Written task:
Will you transcribe the entries that follow, exactly and in full?

Task input:
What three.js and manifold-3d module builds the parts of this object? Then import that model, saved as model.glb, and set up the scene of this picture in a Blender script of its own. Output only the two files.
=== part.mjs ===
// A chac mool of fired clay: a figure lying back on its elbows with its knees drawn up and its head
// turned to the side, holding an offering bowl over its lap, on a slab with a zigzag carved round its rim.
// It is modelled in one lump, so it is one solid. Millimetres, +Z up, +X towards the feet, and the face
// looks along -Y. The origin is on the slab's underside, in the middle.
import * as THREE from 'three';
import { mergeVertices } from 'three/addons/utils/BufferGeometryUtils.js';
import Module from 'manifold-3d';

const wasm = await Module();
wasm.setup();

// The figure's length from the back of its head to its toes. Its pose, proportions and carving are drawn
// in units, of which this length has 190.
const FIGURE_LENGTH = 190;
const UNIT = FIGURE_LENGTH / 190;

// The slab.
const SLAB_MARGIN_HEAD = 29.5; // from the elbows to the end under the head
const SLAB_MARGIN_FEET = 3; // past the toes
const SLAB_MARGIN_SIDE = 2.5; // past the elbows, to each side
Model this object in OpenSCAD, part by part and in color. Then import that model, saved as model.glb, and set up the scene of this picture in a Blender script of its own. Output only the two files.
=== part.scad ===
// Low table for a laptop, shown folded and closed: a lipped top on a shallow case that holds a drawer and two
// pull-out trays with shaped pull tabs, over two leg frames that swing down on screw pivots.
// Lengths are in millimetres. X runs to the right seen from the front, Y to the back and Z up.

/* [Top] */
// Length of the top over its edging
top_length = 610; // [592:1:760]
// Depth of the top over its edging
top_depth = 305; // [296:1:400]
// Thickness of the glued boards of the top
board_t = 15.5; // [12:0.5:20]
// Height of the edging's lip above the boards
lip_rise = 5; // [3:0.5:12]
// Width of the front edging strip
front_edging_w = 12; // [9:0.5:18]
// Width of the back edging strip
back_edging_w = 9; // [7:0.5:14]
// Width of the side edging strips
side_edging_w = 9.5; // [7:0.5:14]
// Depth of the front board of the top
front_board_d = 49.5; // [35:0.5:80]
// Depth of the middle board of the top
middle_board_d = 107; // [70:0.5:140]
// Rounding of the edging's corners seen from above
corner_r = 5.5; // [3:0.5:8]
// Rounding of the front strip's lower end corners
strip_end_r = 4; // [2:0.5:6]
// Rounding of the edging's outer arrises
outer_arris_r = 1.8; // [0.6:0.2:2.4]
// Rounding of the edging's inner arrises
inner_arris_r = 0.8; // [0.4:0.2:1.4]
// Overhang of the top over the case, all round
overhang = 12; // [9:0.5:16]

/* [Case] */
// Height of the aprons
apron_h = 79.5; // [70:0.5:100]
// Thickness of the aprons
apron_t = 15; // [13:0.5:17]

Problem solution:
What three.js and manifold-3d module builds the parts of this object? Then import that model, saved as model.glb, and set up the scene of this picture in a Blender script of its own. Output only the two files.
=== part.mjs ===
// A chac mool of fired clay: a figure lying back on its elbows with its knees drawn up and its head
// turned to the side, holding an offering bowl over its lap, on a slab with a zigzag carved round its rim.
// It is modelled in one lump, so it is one solid. Millimetres, +Z up, +X towards the feet, and the face
// looks along -Y. The origin is on the slab's underside, in the middle.
import * as THREE from 'three';
import { mergeVertices } from 'three/addons/utils/BufferGeometryUtils.js';
import Module from 'manifold-3d';

const wasm = await Module();
wasm.setup();

// The figure's length from the back of its head to its toes. Its pose, proportions and carving are drawn
// in units, of which this length has 190.
const FIGURE_LENGTH = 190;
const UNIT = FIGURE_LENGTH / 190;

// The slab.
const SLAB_MARGIN_HEAD = 29.5; // from the elbows to the end under the head
const SLAB_MARGIN_FEET = 3; // past the toes
const SLAB_MARGIN_SIDE = 2.5; // past the elbows, to each side
Model this object in OpenSCAD, part by part and in color. Then import that model, saved as model.glb, and set up the scene of this picture in a Blender script of its own. Output only the two files.
=== part.scad ===
// Low table for a laptop, shown folded and closed: a lipped top on a shallow case that holds a drawer and two
// pull-out trays with shaped pull tabs, over two leg frames that swing down on screw pivots.
// Lengths are in millimetres. X runs to the right seen from the front, Y to the back and Z up.

/* [Top] */
// Length of the top over its edging
top_length = 610; // [592:1:760]
// Depth of the top over its edging
top_depth = 305; // [296:1:400]
// Thickness of the glued boards of the top
board_t = 15.5; // [12:0.5:20]
// Height of the edging's lip above the boards
lip_rise = 5; // [3:0.5:12]
// Width of the front edging strip
front_edging_w = 12; // [9:0.5:18]
// Width of the back edging strip
back_edging_w = 9; // [7:0.5:14]
// Width of the side edging strips
side_edging_w = 9.5; // [7:0.5:14]
// Depth of the front board of the top
front_board_d = 49.5; // [35:0.5:80]
// Depth of the middle board of the top
middle_board_d = 107; // [70:0.5:140]
// Rounding of the edging's corners seen from above
corner_r = 5.5; // [3:0.5:8]
// Rounding of the front strip's lower end corners
strip_end_r = 4; // [2:0.5:6]
// Rounding of the edging's outer arrises
outer_arris_r = 1.8; // [0.6:0.2:2.4]
// Rounding of the edging's inner arrises
inner_arris_r = 0.8; // [0.4:0.2:1.4]
// Overhang of the top over the case, all round
overhang = 12; // [9:0.5:16]

/* [Case] */
// Height of the aprons
apron_h = 79.5; // [70:0.5:100]
// Thickness of the aprons
apron_t = 15; // [13:0.5:17]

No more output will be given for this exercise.